But, what about customers that have yet to receive any local stations?


----------



## bad_religion1979 (Aug 27, 2006)

As of right now we don't offer the WB or UPN as DNS (Distant Network Service). I don't have any information that says the CW will be any different. It looks as though it will only be available in markets where we already offer local channels, just like any new channel that might be offered in a customer's area. Except this is nation wide.


----------



## JimSpence (Sep 19, 2001)

IMHO, this is just plain wrong. Why should customers in unserved areas suffer? We can get the national nets via DNS, yet not the new ones. Come on DirecTV - WAKE UP! You're doing the same thing with CW and MyNetwork as you did with WB and UPN.


----------



## bad_religion1979 (Aug 27, 2006)

JimSpence said:


> IMHO, this is just plain wrong.
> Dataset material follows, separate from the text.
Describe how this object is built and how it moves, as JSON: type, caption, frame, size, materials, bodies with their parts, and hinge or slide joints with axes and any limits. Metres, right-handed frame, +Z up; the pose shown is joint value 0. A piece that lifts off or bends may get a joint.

Why should customers in unserved areas suffer? We can get the national nets via DNS, yet not the new ones. Come on DirecTV - WAKE UP! You're doing the same thing with CW and MyNetwork as you did with WB and UPN.


Come on, think about it. It's just the same networks with new names. Why would they treat them any different?


----------



## Sabine (Aug 6, 2003)

Today, I was sniffing around for fall previews when I discovered that Channel 114 was labeled "CW".
Right now, it only displays the directv logo with snappy background music. But hopefully it will materialize into something more when the CW season begins later this month.

Fingers crossed!


----------



## scheckeNYK (Apr 28, 2004)

How about in HD? I get my HD locals for ABC, CBS, NBC, and FOX right now, but no WB or UPN. Will CW HD be offered via DirecTV or will I need an OTA antenna for this one channel? I was really looking forward to seeing Smallville in HD. no commentary on my show selection, thank you.


----------



## Arcady (Oct 14, 2004)

How about an OTA antenna for all your locals (if you can get them.) The quality is way better than the compressed junk that D* expels.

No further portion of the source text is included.